Despite her professional modeling career (she has worked in New York and Paris, and was the muse of designers Artem Klymchuk, Lilia Pustovit, and Ruslan Panchuk), Polina is unusually private, even shy. It seems that at any moment she could escape from the interlocutor – dissolve into thin air, like one of the ghostly objects in her works.

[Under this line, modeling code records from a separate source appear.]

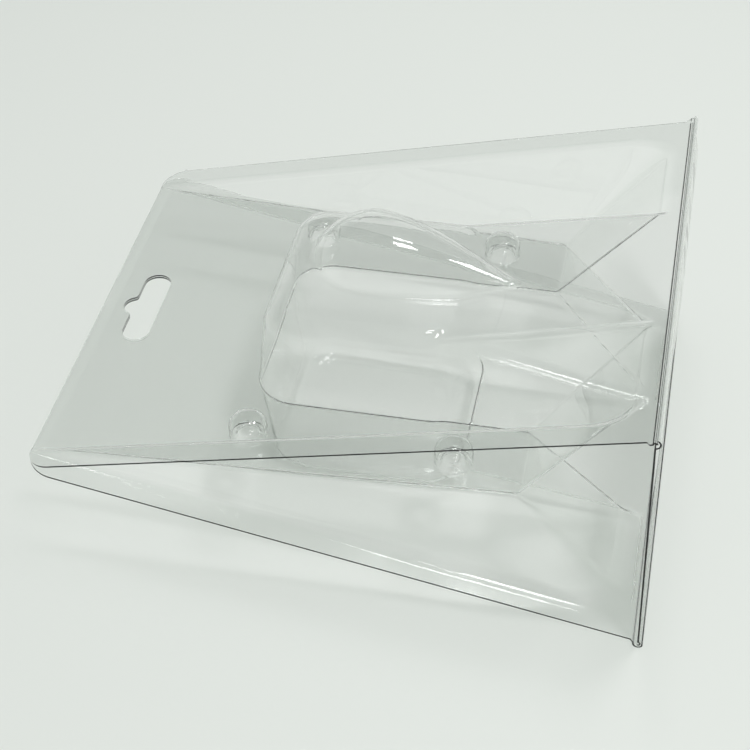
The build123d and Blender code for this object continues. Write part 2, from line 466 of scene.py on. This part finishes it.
def roll_path(distance, radius, sweep, bend):
    """Where a flat strip's point goes when its end is rolled.

    distance is measured along the strip from the fold's centre (negative before it), radius is the roll's,
    sweep its angle and bend the small bend that leads into it. Returns the place along the strip, the
    height above it and the sheet's slope, all about the fold's centre."""
    start = -radius - bend
    s = np.asarray(distance, float) - start
    quarter = bend * pi / 2
    flat = s <= 0
    in_bend = (s > 0) & (s <= quarter)
    turn = np.clip(s / bend, 0, pi / 2)
    x = np.where(flat, start + s, start + bend * np.sin(turn))
    h = np.where(flat, 0, bend * (1 - np.cos(turn)))
    lead = np.arcsin(min(bend / radius, 1.0))
    arc = np.clip((s - quarter) / radius, 0, radians(sweep))
    rolled = ~flat & ~in_bend
    angle = pi - lead - arc
    x = np.where(rolled, radius * np.cos(angle) - (radius * cos(pi - lead) + radius), x)
    h = np.where(rolled, radius * np.sin(angle) - radius * sin(pi - lead) + bend, h)
    tilt = np.where(flat, 0, np.where(in_bend, turn, pi / 2 - lead - arc))
    return x, h, tilt


def steps(low, high, step):
    return np.linspace(low, high, max(int(round((high - low) / step)), 1) + 1)


def join_steps(*parts):
    out = [parts[0]]
    for p in parts[1:]:
        out.append(p[1:])
    return np.concatenate(out)


def triangles(quads):
    return np.vstack([quads[:, [0, 1, 2]], quads[:, [0, 2, 3]]])


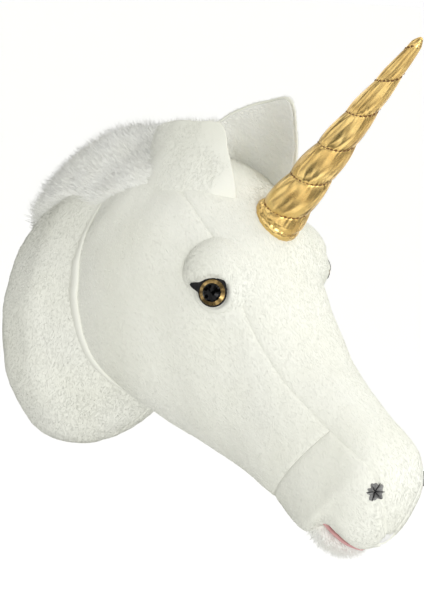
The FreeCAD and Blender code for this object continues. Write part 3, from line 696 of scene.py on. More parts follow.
# %% Stuffing cores
FILL_INSET = 6.0
COLLAR_FILL_ROWS, COLLAR_FILL_COLUMNS = 14, 48
fill_stations = station_rows(NET_STEP)
core = head_grid(fill_stations, NET_COUNTS, FILL_INSET)
core_piece = new_piece("head_fill", core, grid_quads(*core.shape[:2])
                       + [tuple(reversed(range(core.shape[1]))),
                          tuple(range((core.shape[0] - 1) * core.shape[1], core.shape[0] * core.shape[1]))],
                       FILL)
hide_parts("head_stuffing")
core = neck_grid(np.linspace(14, 126, COLLAR_FILL_ROWS), COLLAR_FILL_COLUMNS, FILL_INSET)
last_ring = range((COLLAR_FILL_ROWS - 1) * COLLAR_FILL_COLUMNS, COLLAR_FILL_ROWS * COLLAR_FILL_COLUMNS)
core_piece = new_piece("neck_fill", core, grid_quads(COLLAR_FILL_ROWS, COLLAR_FILL_COLUMNS)
                       + [tuple(reversed(range(COLLAR_FILL_COLUMNS))), tuple(last_ring)], FILL)
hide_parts("neck_stuffing")
print("fill lies this far inside the cloth, in mm:", FILL_INSET)

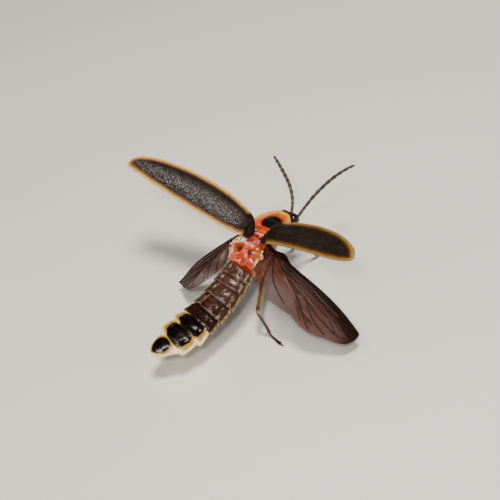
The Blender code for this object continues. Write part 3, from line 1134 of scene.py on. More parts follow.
@dataclass
class Thorax:
    """Wing-bearing rings of the thorax as one skin, with its plates and grooves."""

    orange: str = "#b2360c"
    coral: str = "#d64e2a"
    ridge: str = "#e05c28"
    cream: str = "#f2cda6"
    pink: str = "#e88d74"
    # White of the painted glints on the glossy back
    wax: str = "#fff4ea"
    maroon: str = "#5e150c"
    violet: str = "#2c141b"
    amber: str = "#ad5a16"
    rings: int = 190
    columns: int = 176

    # y, half width, width of the back, top, bottom, waist
    stations: tuple[tuple[float, ...], ...] = (
        (-2.3, 0.5, 0.2, 0.3, -0.4, 0.0), (-2.0, 0.92, 0.42, 0.45, -0.6, 0.0),
        (-1.7, 1.08, 0.48, 0.6, -0.7, 0.0), (-1.34, 1.12, 0.42, 0.75, -0.9, 0.0),
        (-1.16, 1.08, 0.4, 0.9, -1.0, 0.0),
        (-0.85, 1.05, 0.36, 1.0, -1.1, 0.0), (-0.55, 1.05, 0.34, 1.1, -1.15, 0.05),
        (-0.28, 1.08, 0.4, 1.06, -1.12, 0.1), (0.0, 1.25, 0.58, 1.16, -1.16, 0.2),
        (0.35, 1.42, 0.75, 1.24, -1.25, 0.2), (0.75, 1.42, 0.85, 1.18, -1.25, 0.15),
        (1.2, 1.38, 0.95, 1.0, -1.2, 0.1), (1.52, 1.28, 0.9, 0.84, -1.05, 0.1),
        (1.68, 1.05, 0.72, 0.6, -0.82, 0.0), (1.76, 0.7, 0.5, 0.35, -0.5, 0.0),
    )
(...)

During a Vogue Ukraine shoot in the couple's bright apartment in the eleventh arrondissement, we photograph the snow-white, plaster-covered “plant” Pollen lamp, made by Polina for the Zurich Teufelhof hotel. Nearby is a monumental Carioca desk, two legs of which seem to be formed from molten plasticine. In the hall hangs an “Odesa” mirror: a round frame decorated with an eternal cycle of macrodroplets. On the living room floor is one of Moroz's most popular objects: a Maremata lamp made of oxidized bronze, reminiscent of a strelitzia flower. “These are utilitarian things and at the same time they are sculptures, elements of abstract form, with which it is not entirely clear what exactly you are looking at,” comments their author.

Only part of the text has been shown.